I've heard that quote before, but for some reason reading it in this context, in this moment, made it mean something different. When I first started college, I was in the middle of an unhealthy, emotionally abusive relationship that I thought was love. Once I finally had the courage to end it and set myself free, I thought I could move on with my life and start fresh, unscathed. But I was wrong. I had been hurt, but rather than acknowledge that I was hurting, I began to cover up that pain in my heart with a shield of apathy and hardness. I refused to allow myself to feel, even for my family and friends. I became closed off. I, like Alice as you mentioned, began spiraling out of control in my own twisted version of wonderland, all because I refused to deal with the incredibly painful emotions I was feeling. 

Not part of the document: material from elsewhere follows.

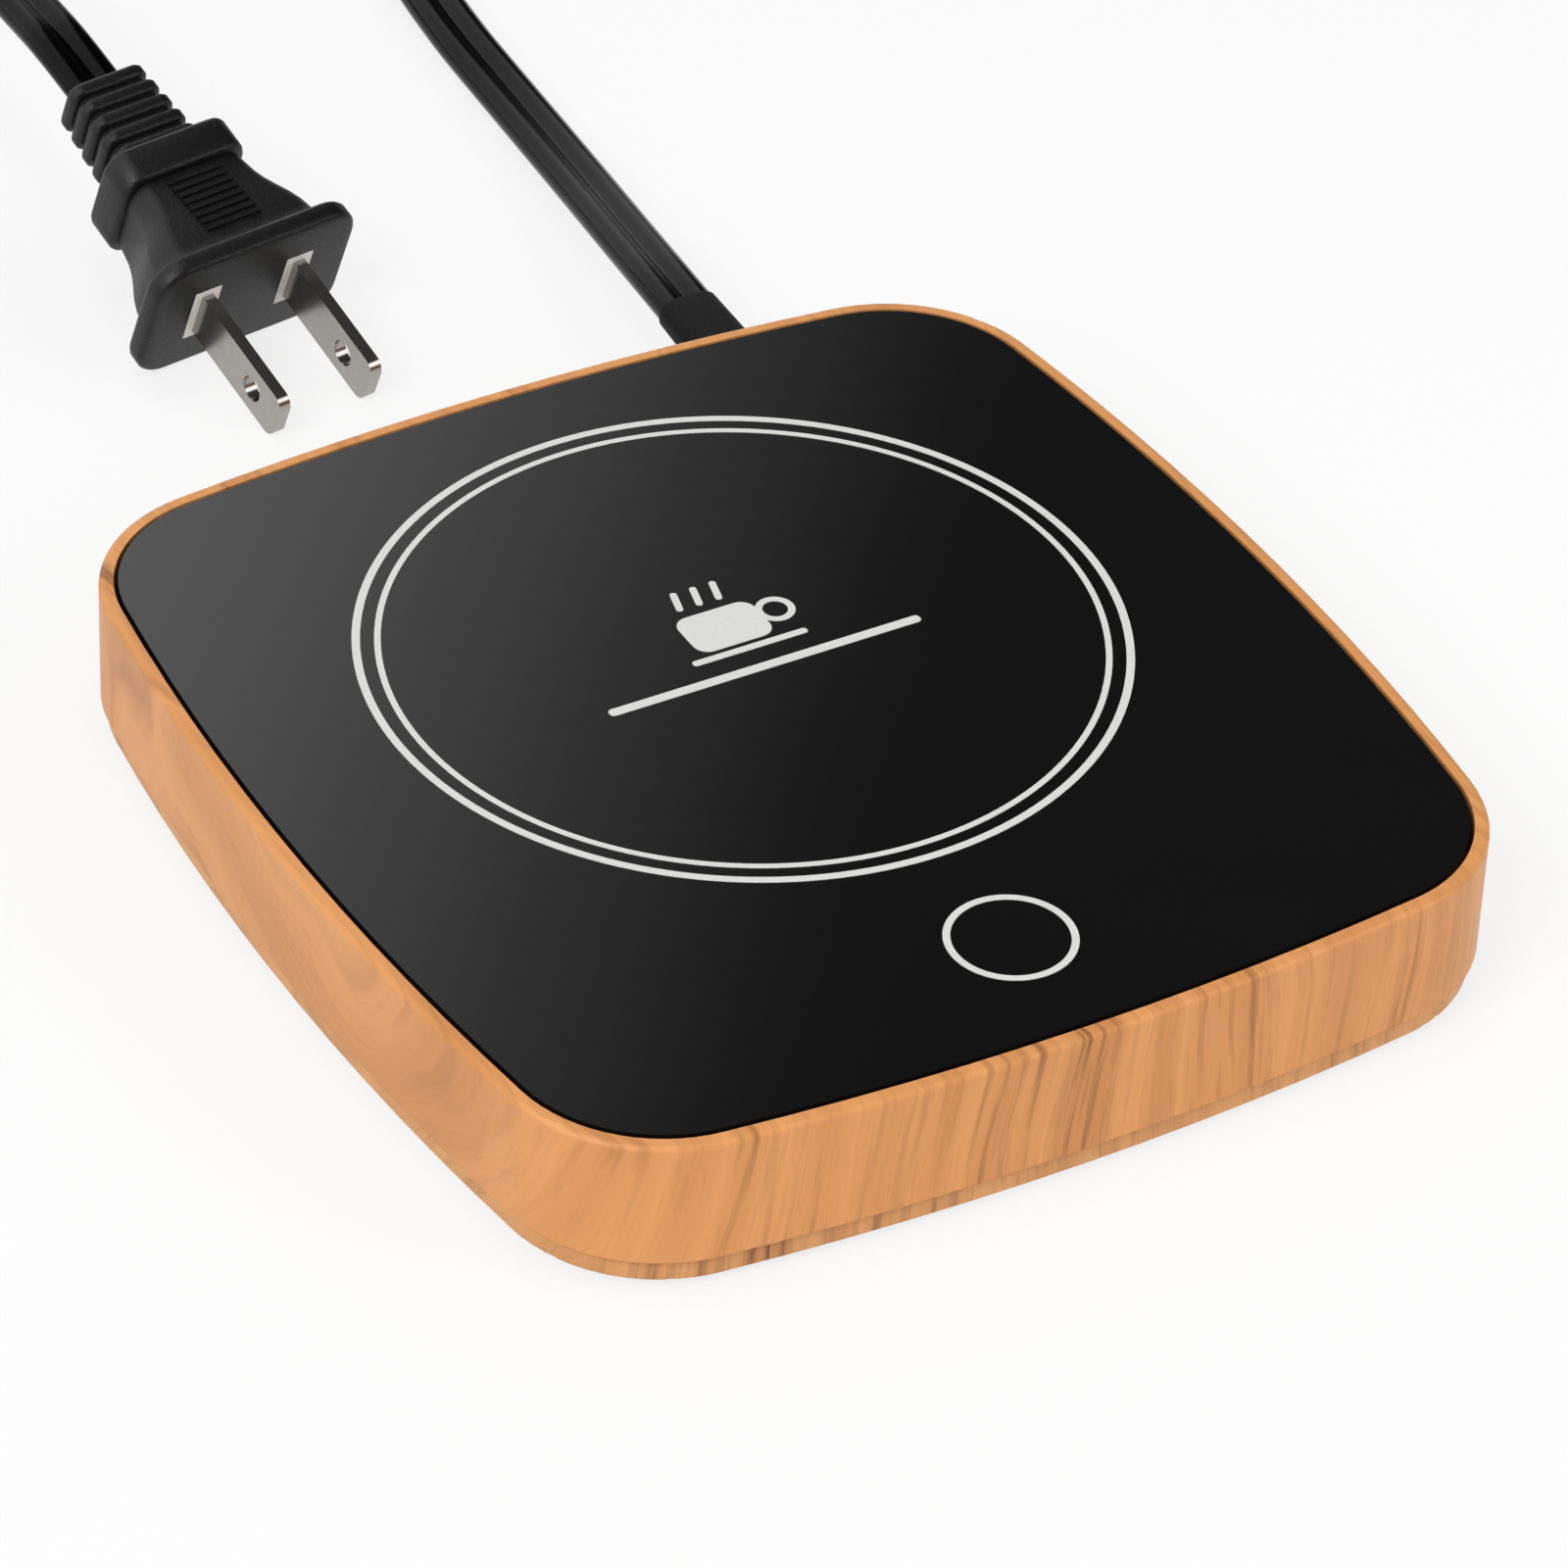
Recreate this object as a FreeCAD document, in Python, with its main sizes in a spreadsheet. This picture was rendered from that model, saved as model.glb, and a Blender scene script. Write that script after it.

I actually called it a box. I am a creative writer as well, and during this time I began to write a lot of poetry. I wrote one poem entitled the box about the exact method I would use to emotionally detach myself from reality whenever things felt too painful to endure. During that time, I lost myself even more than I had when I was in the midst of that difficult relationship. And although things have gotten better since then, if I'm honest with myself, I still haven't really dealt with some of the deeply rooted pain that still rests in my heart. And I'd put it out of my mind until I found your blog tonight. 

So thank you, Ashley, for having the courage that I have lacked for so long to not only acknowledge your emotions, but also to embrace them and to share them vulnerably and unselfishly with others. I may still be broken from this past relationship, but your words reminded me that in time and in faith, those wounds will heal and become less of me than they are now. Your words also gave me hope for the real, honest, true love that I long to experience in a future relationship, whenever that comes along."

and this sweet soul went on to encourage me to stay strong, to dig deep into my spiritual self and that hope is always just on the other side of prayer.

so maybe you don't deal with a mental illness or maybe you don't consider yourself an artist. maybe you're not spiritual or maybe you go the long-way in attempts to escape emotion. you run, you hide from your past. but your past, my love, is you. it is a thread in the tapestry that is beautiful You.

so, dear one, this blog is for you. it's for you because it's a piece of me that i'm handing over with shaky hands; this fragile piece of me i'm trusting you to keep safe. it's for you because we're all mosaics of one another, small pieces of everyone we meet come together to make you whole. it's for you because i'm for you. and you're for me.